At the same time I worked on a piece of terrain, to serve as a Hold-fast for the colony .

Wat-ership Down.  I'm pondering what to put on the flagpole...
 For this I began with an off-cut of inch thick insulation foam (the blue stuff). and made a simple two tier hill.  Into this I then cut some holes for entrances, and gouged out the contents.  Next I added a whole plethora of roughly inch long pieces of bamboo barbecue skewers, sliced up at angles, with the tips used periodically as dictated by supply.  I marked a pattern for them on the hill and pre-drilled their locations before adding some PVA to the holes, then slotted them in.

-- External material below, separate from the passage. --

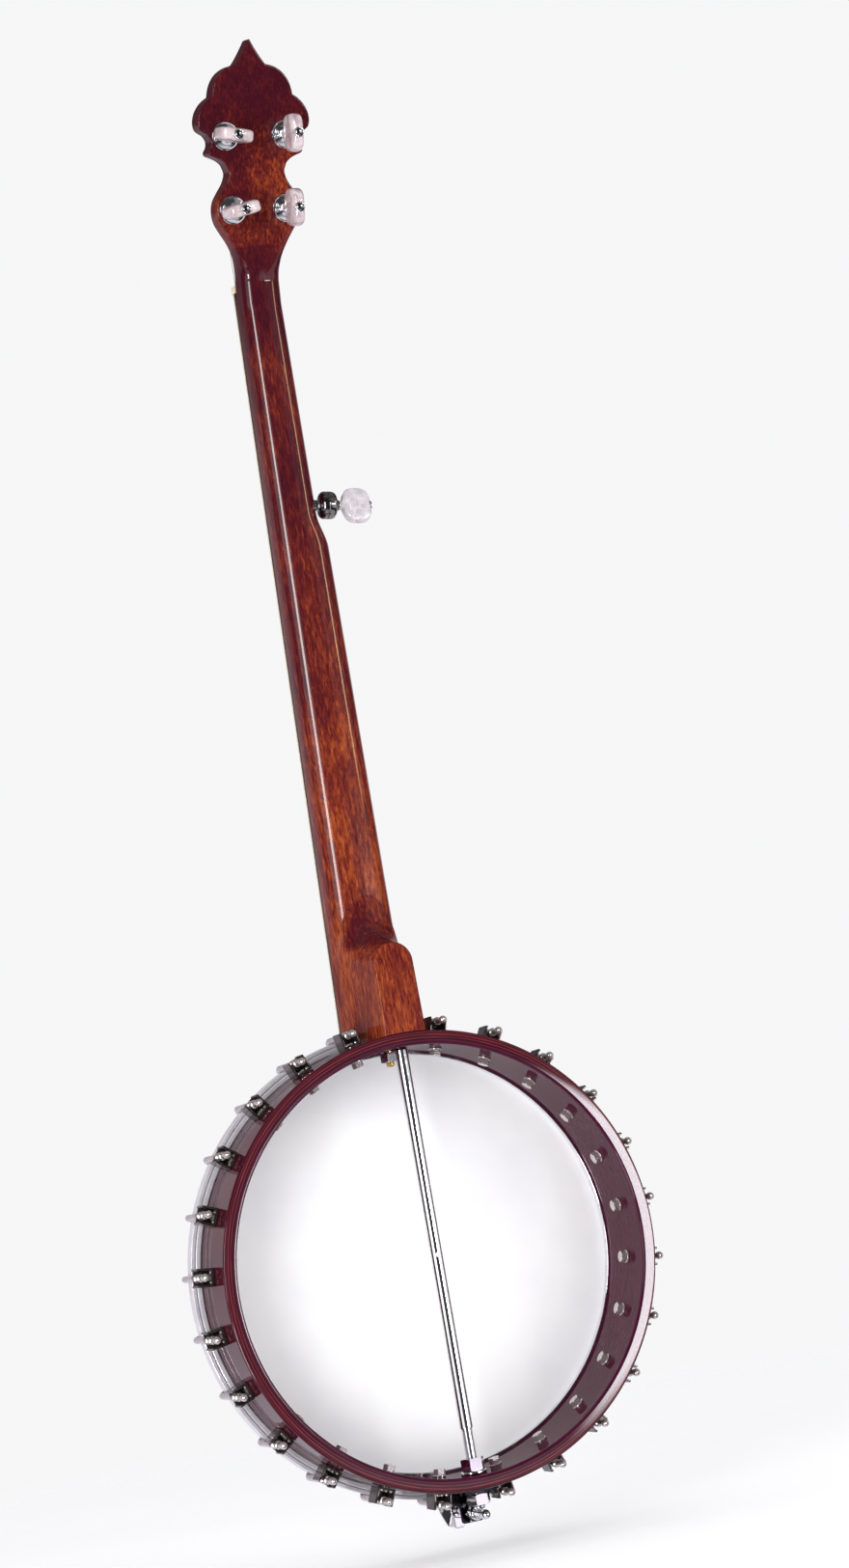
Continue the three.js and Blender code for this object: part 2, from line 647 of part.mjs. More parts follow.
// A hexagonal nut with its axis along Z. `acrossFlats` is the size of its spanner.
function hexNut(acrossFlats, bore, from, to, washer = 0) {
  const corner = acrossFlats / Math.sqrt(3);
  const shape = new THREE.Shape();
  for (let i = 0; i < 6; i += 1) {
    const a = Math.PI / 3 * i;
    shape[i === 0 ? 'moveTo' : 'lineTo'](corner * Math.cos(a), corner * Math.sin(a));
  }
  shape.closePath();
  const nut = new THREE.ExtrudeGeometry(shape, { depth: to - from, bevelEnabled: false })
    .translate(0, 0, from);
  const hole = drill(bore, 60, 12).rotateX(Math.PI / 2).translate(0, 0, from);
  if (washer === 0) {
    return cut(nut, hole);
  }
  const disc = drill(washer, 1.4, 20).rotateX(Math.PI / 2).translate(0, 0, from + 0.5);
  return cut(joined(nut, disc), hole);
}

function rodAndNuts() {
  const innerWall = POT_RADIUS - RIM_WALL;
  const rod = joined(
    turned([
      [0, 160], [2.9, 160], [2.9, innerWall - 1], [ROD_WIRE, innerWall - 2], [ROD_WIRE, ROD_THREAD_START],
      [ROD_THREAD, ROD_THREAD_START - 1], [ROD_THREAD, -151], [ROD_THREAD - 1, -152], [0, -152],
    ], 12).rotateX(Math.PI / 2).translate(0, ROD_Y, 0),
  );
  const tommyHole = drill(1.7, 20).translate(0, ROD_Y, ROD_HOLE_Z);
  add('coordinator_rod', cut(rod, tommyHole), chrome);

  const bore = ROD_THREAD + GAP;
  const nutWall = 1.2;
  const innerNut = hexNut(13, bore, nutWall - innerWall, nutWall - innerWall + 9, 8);
  add('rod_inner_nut', innerNut.translate(0, ROD_Y, 0), chrome);
  add('rod_outer_nut', hexNut(13, bore, -149.4, -142.7).translate(0, ROD_Y, 0), chrome);

  const lag = turned([[0, 121.5], [LAG_WIRE, 121.5], [LAG_WIRE, 158], [0, 158]], 10).rotateX(Math.PI / 2);
  const lagNut = hexNut(10, 1, innerWall - 6.5, innerWall - 0.5);
  add('heel_lag_bolt', joined(lag, lagNut).translate(0, LAG_Y, 0), chrome);
}

// A black bracket under the rod's outer nut: one leg lies on the rim, the other carries the tail bolt.
function tailpieceBracket() {
  const rimSide = -POT_RADIUS - 0.4;
  const thickness = 2;
  const legFront = 26;
  const onRim = new THREE.BoxGeometry(28, 28, thickness)
    .translate(0, legFront + 14, rimSide - thickness / 2);
  const tab = new THREE.Shape([
    new THREE.Vector2(-14, rimSide), new THREE.Vector2(-14, -147), new THREE.Vector2(-7, -151),
    new THREE.Vector2(-7, -161), new THREE.Vector2(7, -161), new THREE.Vector2(7, -151),
    new THREE.Vector2(14, -147), new THREE.Vector2(14, rimSide),
  ]);
  const leg = plate(tab, legFront, legFront + 2.4);
  const rodHole = drill(ROD_THREAD + GAP, 20, 12).rotateX(Math.PI / 2).translate(0, ROD_Y, -POT_RADIUS);
  const boltHole = drill(2.8, 20, 10).translate(0, legFront, TAIL_BOLT_Z);
  add('tailpiece_bracket', cut(joined(onRim, leg), rodHole, boltHole), blackChrome);
}

// The tailpiece: a tapered plate over the hoop, a comb for the strings and a lug round the tail bolt.
function tailpiece() {
  const face = -11.4;
  const thickness = 2.4;
  const outline = new THREE.Shape([
    new THREE.Vector2(-17, -112), new THREE.Vector2(-17, -124), new THREE.Vector2(-7, -158),
    new THREE.Vector2(-3.4, -166), new THREE.Vector2(3.4, -166), new THREE.Vector2(7, -158),
    new THREE.Vector2(17, -124), new THREE.Vector2(17, -112),
  ]);
  const top = plate(outline, face, face + thickness);
  const comb = new THREE.BoxGeometry(34, 3.6, 3).translate(0, face + thickness + 1.2, -113.5);
  const lug = new THREE.BoxGeometry(6.8, 13, 10).translate(0, face + thickness + 5.5, -161);
  const boltHole = drill(2.9, 60, 10).translate(0, 0, TAIL_BOLT_Z);
  add('tailpiece', cut(joined(top, comb, lug), boltHole), chrome);
}

function tailpieceBolt() {
  const nutFront = 31;
  const bolt = turned([
    [0, -14.4], [3, -14.4], [4.2, -13], [4.2, -11.8], [2.5, -11.8], [2.5, nutFront], [5.2, nutFront],
    [5.2, nutFront + 5.5], [3, nutFront + 6.5], [2.4, 48], [2.4, 50], [3.2, 53], [2, 55.6], [0, 56],
  ], 12).translate(0, 0, TAIL_BOLT_Z);
  add('tailpiece_bolt', bolt, chrome);
}

// ---------------------------------------------------------------- bridge and strings

function bridge() {
  const foot = -0.5 - GAP;
  const top = BRIDGE_TOP;
  const right = [];
  right.push([27, top], [40, foot - 4], [40, foot], [27, foot]);
  right.push([24, foot - 5], [16.5, foot - 7.5], [9, foot - 5], [7, foot]);
  const points = [...right, ...right.map(([x, y]) => [-x, y]).reverse()];
  const shape = new THREE.Shape(points.map(([x, y]) => new THREE.Vector2(x, y)));
  const geometry = new THREE.ExtrudeGeometry(shape, { depth: 4, bevelEnabled: false })
    .translate(0, 0, BRIDGE_Z - 2);
  add('bridge', geometry, maple);
}

function strings() {
  const overBridge = BRIDGE_TOP - GAP - STRING_WIRE;
  const overNut = boardFaceY(NUT_Z) - 1.2 - GAP - STRING_WIRE - 0.2;
  const postFront = (place) => new THREE.Vector3(place.x, -15.6, place.s).applyMatrix4(headstock.matrix);
  const lanes = [
    { bridge: 21, nut: 12.8, post: tunerPlaces[2], side: -1 },
    { bridge: 10.5, nut: 5.5, post: tunerPlaces[0], side: -1 },
    { bridge: 0, nut: -2, post: tunerPlaces[1], side: 1 },
    { bridge: -10.5, nut: -9.4, post: tunerPlaces[3], side: 1 },
  ];
  lanes.forEach((lane, i) => {
    const end = postFront(lane.post);
    end.x += lane.side * 3.2;
    end.z -= 0.5;
    const points = [
      new THREE.Vector3(lane.bridge * 0.6, -12.2, -111.5),
      new THREE.Vector3(lane.bridge, overBridge, BRIDGE_Z),
      new THREE.Vector3(lane.nut, overNut, NUT_Z + 2.8),
      end,
    ];
    add(`string_${i + 1}`, bar(points, STRING_WIRE, 6), steelWire);
  });
  // the fifth string passes the fifth fret, leaves the board's edge and drops to its post
  const height = (z) => mix(overBridge, overNut, between(BRIDGE_Z, NUT_Z, z));
  add('string_5', bar([
    new THREE.Vector3(-12.6, -12.2, -111.5),
    new THREE.Vector3(-21, overBridge, BRIDGE_Z),
    new THREE.Vector3(-15.3, height(467), 467),
    new THREE.Vector3(-14.9, height(479) + 0.6, 479),
    new THREE.Vector3(-14.6, FIFTH_PEG_Y - 3.4, FIFTH_PEG_Z - 1.4),
  ], STRING_WIRE, 6), steelWire);
}

// ---------------------------------------------------------------- the whole instrument

woodRim();
toneRing();
head();
tensionHoop();
brackets();
neck();
veneer();
fingerboard();
stringNut();
tunerPlaces.forEach((place, i) => tuner(i + 1, place));
fifthTuner();
rodAndNuts();
tailpieceBracket();
tailpiece();
tailpieceBolt();
bridge();
strings();

// The instrument hangs by the neck just below the headstock, so that place becomes the origin.
const HANGING_POINT = new THREE.Vector3(1.6, 26, 610);
banjo.position.copy(HANGING_POINT).negate();

export default banjo;
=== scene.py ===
from math import copysign, cos, degrees, pi, radians, sin, sqrt, tan

import bmesh
import bpy
from mathutils import Matrix, Vector


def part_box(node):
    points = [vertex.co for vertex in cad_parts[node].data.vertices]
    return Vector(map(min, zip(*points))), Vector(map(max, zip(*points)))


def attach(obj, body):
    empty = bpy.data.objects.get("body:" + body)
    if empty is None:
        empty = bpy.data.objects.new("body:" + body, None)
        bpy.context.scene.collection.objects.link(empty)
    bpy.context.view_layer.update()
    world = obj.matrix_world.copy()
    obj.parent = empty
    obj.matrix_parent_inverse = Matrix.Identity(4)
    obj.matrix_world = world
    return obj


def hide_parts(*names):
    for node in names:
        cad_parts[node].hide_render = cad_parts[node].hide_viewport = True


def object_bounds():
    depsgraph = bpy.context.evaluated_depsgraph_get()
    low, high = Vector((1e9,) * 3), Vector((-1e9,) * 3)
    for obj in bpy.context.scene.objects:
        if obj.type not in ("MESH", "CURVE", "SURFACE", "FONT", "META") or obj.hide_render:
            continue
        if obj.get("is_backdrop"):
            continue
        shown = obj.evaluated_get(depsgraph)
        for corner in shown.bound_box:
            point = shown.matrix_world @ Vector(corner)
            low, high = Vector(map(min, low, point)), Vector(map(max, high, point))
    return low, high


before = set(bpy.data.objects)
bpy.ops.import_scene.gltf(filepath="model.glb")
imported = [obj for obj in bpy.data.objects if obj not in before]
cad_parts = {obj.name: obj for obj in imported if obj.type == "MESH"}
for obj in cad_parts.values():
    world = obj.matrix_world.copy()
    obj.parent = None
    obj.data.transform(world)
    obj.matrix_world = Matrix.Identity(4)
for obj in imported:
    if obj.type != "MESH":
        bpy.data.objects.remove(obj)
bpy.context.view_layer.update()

# ---------------------------------------------------------------- driving dimensions

MM = 0.001
INCH = 25.4

# pot
POT_RADIUS = 5.5 * INCH
RIM_WALL = 8.7
RIM_INNER = POT_RADIUS - RIM_WALL
RIM_FRONT = 5.4
RIM_BACK = 60.3
RIM_ROUND = 1.8
RIM_NECKED = POT_RADIUS - 0.7                  # slimmer front of the rim, under the skin's skirt
HOOP_OUTER = 145.6
HOOP_INNER = 143.3
HOOP_FRONT = -3.7
HOOP_BACK = 6.0
SKIN = 0.4

# brackets
BRACKETS_PER_SIDE = 12
FIRST_BRACKET = radians(11.7)
BRACKET_STEP = radians(14.56)
HOOK_RADIUS = 147.6
HOOK_WIRE = 2.0
SHOE_DEPTH = 34.0
SHOE_BOLT = 2.2

# neck
SCALE_LENGTH = 26.25 * INCH
FRETS = 22
NUT_Z = 634.0
BOARD_END_Z = 147.5
NECK_SET = radians(2.54)
BOARD_LIFT = 5.2
BOARD_THICKNESS = 5.5
BINDING = 1.6
BINDING_DEEP = 2.3
DOTTED_FRETS = (3, 5, 7, 10, 12, 15, 17, 19, 22)
LAST_SIDE_DOT = 17                             # the last of them with a dot on the board's side too
TREBLE_AT_POT = 22.2
TREBLE_AT_NUT = 16.0
BASS_AT_POT = 22.2
BASS_AT_STEP = 18.8
BASS_ABOVE_STEP = 13.8
BASS_AT_NUT = 12.6
STEP_LOW_Z = 458.0
STEP_HIGH_Z = 482.0
NECK_DEPTH_AT_NUT = 16.0
NECK_DEPTH_AT_HEEL = 19.0
HEEL_TOP_Z = 196.5
TONGUE_HALF = 13.0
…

The Watch tower was more involved, not least as the rope lashings are part of the construction!  However the main posts are simply skewered into the hill point first a good inch and a half deep, so it is remarkably sturdy.  The top platform is of coffee stirrers sliced up as planks as well as more skewers; as is probably clear the whole thing was eyeballed rather than carefully built to a plan, and so has a more natural, wonky look to it.

The watchtower
For painting it was first a case of applying filler to the tunnel entrances, and all the gaps the make the hill a smoother shape; then a thinned down slip of filler - roughly a four to one water-filler mix - was painted over all the blue foam to seal it and add more texture.  Then I hit it with the same undercoating and basing process as the rabbits, except without any bushes yet, and with the wood getting a different treatment of lighter browns with a yellow-beige for the cut ends.

Job done.

Well, except that I now have five more units to do.  But given how quickly these came together, I think they shouldn't be too bad.  This process moreover taught me what to tweak for working on the next batch, to make the job faster and better too.  Which is partly why I start with a small unit first.

Even so, to this point, the end results look adorable!